▸ **Short task**: Copy out the line that contains "extrude(amount=1.5)", the line that contains "obj.matrix_parent_inverse = Matrix.Identity(4)", and every line between them, exactly, and nothing else.

▸ **Provided data**:

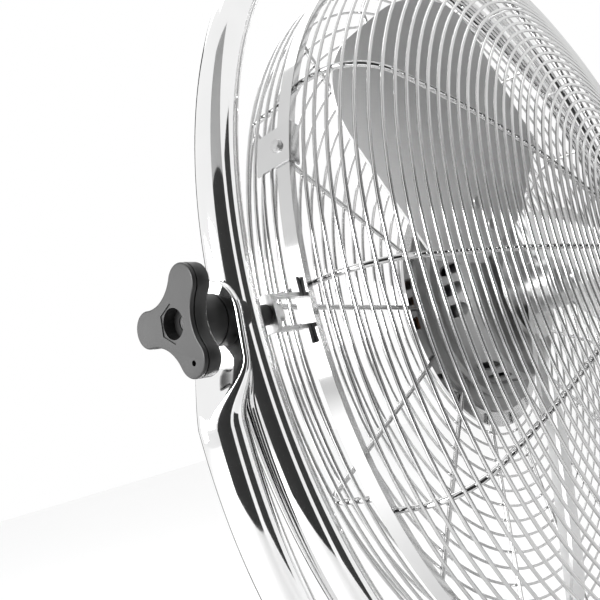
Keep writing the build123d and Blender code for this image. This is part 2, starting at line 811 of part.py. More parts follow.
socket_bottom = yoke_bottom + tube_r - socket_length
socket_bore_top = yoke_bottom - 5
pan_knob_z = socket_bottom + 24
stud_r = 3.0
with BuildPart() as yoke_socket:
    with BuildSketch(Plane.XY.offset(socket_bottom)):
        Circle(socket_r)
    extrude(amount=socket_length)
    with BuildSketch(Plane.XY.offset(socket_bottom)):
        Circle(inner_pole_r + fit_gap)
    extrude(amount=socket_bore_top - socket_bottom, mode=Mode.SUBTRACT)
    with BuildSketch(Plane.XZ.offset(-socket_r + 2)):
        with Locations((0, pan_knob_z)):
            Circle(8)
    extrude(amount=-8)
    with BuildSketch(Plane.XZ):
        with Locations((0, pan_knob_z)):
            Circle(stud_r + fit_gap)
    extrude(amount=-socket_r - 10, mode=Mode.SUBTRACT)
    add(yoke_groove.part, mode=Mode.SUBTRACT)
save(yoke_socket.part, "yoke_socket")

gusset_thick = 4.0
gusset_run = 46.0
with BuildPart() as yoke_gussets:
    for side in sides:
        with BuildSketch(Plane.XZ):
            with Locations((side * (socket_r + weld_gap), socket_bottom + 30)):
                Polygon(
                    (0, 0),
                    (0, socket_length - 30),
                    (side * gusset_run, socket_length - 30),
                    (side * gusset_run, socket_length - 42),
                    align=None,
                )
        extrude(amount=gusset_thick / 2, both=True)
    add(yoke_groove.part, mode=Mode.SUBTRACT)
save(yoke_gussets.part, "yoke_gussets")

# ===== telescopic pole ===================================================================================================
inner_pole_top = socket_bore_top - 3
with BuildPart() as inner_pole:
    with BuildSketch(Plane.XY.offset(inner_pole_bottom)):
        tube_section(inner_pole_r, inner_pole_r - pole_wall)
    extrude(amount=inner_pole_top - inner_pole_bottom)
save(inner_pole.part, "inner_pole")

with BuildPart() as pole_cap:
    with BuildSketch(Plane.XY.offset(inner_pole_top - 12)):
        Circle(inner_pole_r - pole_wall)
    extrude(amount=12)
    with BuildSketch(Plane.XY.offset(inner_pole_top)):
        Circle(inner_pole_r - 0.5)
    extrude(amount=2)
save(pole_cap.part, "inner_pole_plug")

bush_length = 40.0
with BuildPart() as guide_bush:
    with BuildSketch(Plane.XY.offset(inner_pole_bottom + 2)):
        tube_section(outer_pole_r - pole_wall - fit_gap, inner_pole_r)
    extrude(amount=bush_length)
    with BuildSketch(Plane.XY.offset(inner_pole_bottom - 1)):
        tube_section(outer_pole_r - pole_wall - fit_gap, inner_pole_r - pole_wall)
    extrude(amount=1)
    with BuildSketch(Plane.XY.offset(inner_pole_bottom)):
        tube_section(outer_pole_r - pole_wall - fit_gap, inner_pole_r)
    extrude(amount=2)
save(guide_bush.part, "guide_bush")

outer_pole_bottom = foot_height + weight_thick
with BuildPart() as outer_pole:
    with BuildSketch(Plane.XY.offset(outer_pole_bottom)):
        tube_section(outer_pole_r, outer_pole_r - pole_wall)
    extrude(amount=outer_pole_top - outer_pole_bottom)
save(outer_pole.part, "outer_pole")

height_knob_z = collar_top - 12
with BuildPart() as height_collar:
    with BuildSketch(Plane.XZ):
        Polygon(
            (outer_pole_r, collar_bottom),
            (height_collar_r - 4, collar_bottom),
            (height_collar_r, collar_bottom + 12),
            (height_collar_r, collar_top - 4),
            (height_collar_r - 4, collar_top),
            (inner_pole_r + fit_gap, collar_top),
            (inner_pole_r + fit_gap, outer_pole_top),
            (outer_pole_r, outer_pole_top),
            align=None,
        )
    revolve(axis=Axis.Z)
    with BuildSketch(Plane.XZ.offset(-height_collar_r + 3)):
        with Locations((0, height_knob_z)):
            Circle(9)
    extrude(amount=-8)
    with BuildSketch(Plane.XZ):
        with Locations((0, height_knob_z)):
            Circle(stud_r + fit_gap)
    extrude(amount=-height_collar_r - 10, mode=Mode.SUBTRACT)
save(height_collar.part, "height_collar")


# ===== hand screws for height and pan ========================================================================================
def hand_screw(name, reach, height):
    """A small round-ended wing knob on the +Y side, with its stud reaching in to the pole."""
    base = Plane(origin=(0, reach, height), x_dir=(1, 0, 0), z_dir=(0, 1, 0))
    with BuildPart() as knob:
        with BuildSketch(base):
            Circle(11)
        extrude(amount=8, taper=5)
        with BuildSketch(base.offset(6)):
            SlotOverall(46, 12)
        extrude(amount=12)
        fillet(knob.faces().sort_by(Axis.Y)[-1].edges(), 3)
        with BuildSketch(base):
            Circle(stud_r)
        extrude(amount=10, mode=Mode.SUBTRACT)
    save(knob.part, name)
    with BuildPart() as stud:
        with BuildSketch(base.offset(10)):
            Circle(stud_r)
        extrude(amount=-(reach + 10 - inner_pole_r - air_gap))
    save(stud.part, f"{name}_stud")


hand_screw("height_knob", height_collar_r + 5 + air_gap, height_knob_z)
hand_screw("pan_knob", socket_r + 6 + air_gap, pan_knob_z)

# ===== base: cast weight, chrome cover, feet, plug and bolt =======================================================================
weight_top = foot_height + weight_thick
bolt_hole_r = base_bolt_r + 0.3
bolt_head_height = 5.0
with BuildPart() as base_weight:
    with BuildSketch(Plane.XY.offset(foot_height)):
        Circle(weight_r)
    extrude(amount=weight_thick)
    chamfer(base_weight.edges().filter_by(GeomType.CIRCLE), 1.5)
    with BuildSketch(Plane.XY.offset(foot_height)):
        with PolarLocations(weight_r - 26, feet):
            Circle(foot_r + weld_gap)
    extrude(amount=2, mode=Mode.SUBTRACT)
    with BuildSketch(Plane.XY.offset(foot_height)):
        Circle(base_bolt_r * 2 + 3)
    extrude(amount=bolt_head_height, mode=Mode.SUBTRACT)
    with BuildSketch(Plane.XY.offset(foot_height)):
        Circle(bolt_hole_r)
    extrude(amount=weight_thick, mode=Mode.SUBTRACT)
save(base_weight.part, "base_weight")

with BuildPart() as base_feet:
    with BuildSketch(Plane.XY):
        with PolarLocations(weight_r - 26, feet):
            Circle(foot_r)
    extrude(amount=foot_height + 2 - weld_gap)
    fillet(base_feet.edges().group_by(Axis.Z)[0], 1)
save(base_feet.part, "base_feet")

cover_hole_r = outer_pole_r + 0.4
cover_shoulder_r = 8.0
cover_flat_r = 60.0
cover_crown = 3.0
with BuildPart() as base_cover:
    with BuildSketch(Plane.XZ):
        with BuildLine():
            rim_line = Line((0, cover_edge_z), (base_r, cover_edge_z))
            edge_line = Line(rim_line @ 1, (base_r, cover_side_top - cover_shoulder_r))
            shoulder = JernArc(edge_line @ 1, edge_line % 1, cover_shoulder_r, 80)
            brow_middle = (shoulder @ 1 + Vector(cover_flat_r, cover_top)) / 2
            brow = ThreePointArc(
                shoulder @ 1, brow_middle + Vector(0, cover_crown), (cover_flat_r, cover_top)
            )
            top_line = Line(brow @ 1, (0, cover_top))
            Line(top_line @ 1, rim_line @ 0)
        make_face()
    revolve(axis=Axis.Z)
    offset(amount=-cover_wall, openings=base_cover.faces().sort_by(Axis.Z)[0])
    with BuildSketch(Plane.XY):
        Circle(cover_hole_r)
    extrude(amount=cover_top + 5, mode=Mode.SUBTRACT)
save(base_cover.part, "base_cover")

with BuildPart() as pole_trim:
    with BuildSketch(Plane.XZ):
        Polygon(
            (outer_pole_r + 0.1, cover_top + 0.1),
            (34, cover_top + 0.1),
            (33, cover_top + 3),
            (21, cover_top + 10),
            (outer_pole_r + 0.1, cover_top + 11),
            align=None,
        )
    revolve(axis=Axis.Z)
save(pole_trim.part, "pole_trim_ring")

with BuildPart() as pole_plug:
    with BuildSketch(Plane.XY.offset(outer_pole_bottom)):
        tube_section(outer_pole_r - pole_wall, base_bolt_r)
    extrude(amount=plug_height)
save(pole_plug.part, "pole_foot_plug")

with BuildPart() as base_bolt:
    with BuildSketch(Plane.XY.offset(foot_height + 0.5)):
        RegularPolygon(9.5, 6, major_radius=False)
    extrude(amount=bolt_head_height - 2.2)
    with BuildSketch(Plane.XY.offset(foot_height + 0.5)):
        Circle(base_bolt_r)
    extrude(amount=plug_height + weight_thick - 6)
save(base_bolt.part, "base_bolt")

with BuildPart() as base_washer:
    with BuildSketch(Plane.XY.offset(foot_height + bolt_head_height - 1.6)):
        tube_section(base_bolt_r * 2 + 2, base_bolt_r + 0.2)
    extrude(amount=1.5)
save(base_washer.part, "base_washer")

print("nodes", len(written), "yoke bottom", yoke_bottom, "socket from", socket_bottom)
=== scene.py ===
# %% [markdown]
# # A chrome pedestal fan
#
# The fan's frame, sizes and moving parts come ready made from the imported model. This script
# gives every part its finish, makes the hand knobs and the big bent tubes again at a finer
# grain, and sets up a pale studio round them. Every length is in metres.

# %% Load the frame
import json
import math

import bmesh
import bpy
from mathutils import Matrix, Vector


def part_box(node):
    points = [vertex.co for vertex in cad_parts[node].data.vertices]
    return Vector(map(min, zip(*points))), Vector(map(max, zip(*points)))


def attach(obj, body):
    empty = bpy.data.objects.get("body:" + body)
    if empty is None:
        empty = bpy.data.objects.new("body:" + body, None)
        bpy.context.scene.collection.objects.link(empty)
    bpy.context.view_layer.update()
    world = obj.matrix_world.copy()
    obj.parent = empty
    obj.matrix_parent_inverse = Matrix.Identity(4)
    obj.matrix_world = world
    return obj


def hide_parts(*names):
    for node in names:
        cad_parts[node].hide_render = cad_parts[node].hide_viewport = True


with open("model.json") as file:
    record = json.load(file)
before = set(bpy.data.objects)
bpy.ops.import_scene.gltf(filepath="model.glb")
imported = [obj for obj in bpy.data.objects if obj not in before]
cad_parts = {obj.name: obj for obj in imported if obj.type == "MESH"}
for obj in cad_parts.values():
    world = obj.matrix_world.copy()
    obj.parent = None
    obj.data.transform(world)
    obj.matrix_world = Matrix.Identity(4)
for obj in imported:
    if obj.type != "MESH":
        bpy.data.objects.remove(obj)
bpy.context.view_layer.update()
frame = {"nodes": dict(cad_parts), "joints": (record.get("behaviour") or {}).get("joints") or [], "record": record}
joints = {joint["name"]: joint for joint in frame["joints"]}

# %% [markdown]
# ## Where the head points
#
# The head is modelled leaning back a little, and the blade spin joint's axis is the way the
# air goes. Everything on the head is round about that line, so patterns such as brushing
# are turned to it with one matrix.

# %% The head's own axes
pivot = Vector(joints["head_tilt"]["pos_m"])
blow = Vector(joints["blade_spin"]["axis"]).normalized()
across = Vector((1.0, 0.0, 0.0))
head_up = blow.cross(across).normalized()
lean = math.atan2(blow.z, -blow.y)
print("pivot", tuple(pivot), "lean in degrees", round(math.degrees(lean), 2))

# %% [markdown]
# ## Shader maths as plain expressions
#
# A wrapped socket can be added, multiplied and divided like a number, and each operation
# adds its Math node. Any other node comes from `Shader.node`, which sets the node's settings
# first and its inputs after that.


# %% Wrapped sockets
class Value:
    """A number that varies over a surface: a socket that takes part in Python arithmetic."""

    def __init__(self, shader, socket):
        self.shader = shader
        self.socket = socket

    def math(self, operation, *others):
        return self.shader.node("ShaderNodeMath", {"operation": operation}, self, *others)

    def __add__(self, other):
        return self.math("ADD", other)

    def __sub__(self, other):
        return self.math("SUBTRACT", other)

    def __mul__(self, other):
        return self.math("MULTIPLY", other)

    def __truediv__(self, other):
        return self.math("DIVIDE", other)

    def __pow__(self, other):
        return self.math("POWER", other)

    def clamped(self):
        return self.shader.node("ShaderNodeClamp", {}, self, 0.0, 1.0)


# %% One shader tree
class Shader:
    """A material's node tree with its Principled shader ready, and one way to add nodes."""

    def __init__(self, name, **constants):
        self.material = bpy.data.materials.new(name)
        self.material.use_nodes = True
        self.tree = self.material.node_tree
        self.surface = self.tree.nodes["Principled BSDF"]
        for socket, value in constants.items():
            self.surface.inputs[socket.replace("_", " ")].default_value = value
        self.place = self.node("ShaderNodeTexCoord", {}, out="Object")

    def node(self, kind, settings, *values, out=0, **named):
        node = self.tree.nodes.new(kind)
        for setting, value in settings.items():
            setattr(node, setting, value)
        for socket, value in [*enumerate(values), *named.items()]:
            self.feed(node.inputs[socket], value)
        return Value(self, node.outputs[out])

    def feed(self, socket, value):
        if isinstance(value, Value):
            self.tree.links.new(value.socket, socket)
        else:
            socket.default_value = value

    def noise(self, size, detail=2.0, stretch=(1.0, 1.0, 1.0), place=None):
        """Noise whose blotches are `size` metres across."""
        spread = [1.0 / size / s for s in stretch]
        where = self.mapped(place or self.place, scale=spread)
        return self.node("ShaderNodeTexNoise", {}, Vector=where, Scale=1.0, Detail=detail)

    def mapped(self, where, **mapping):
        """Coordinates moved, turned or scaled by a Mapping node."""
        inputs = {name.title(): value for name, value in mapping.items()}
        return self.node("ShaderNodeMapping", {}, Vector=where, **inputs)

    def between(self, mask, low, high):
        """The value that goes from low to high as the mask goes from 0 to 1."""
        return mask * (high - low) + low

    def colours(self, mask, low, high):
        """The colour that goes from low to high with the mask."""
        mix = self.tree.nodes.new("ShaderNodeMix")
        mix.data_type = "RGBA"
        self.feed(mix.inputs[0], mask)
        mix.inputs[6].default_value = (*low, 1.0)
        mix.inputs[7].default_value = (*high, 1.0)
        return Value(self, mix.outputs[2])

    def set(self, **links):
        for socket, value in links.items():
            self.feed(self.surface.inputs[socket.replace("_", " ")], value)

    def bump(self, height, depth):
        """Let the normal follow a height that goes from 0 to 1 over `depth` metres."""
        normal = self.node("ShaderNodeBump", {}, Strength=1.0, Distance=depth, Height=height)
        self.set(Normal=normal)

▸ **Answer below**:
    extrude(amount=1.5)
save(base_washer.part, "base_washer")

print("nodes", len(written), "yoke bottom", yoke_bottom, "socket from", socket_bottom)
=== scene.py ===
# %% [markdown]
# # A chrome pedestal fan
#
# The fan's frame, sizes and moving parts come ready made from the imported model. This script
# gives every part its finish, makes the hand knobs and the big bent tubes again at a finer
# grain, and sets up a pale studio round them. Every length is in metres.

# %% Load the frame
import json
import math

import bmesh
import bpy
from mathutils import Matrix, Vector


def part_box(node):
    points = [vertex.co for vertex in cad_parts[node].data.vertices]
    return Vector(map(min, zip(*points))), Vector(map(max, zip(*points)))


def attach(obj, body):
    empty = bpy.data.objects.get("body:" + body)
    if empty is None:
        empty = bpy.data.objects.new("body:" + body, None)
        bpy.context.scene.collection.objects.link(empty)
    bpy.context.view_layer.update()
    world = obj.matrix_world.copy()
    obj.parent = empty
    obj.matrix_parent_inverse = Matrix.Identity(4)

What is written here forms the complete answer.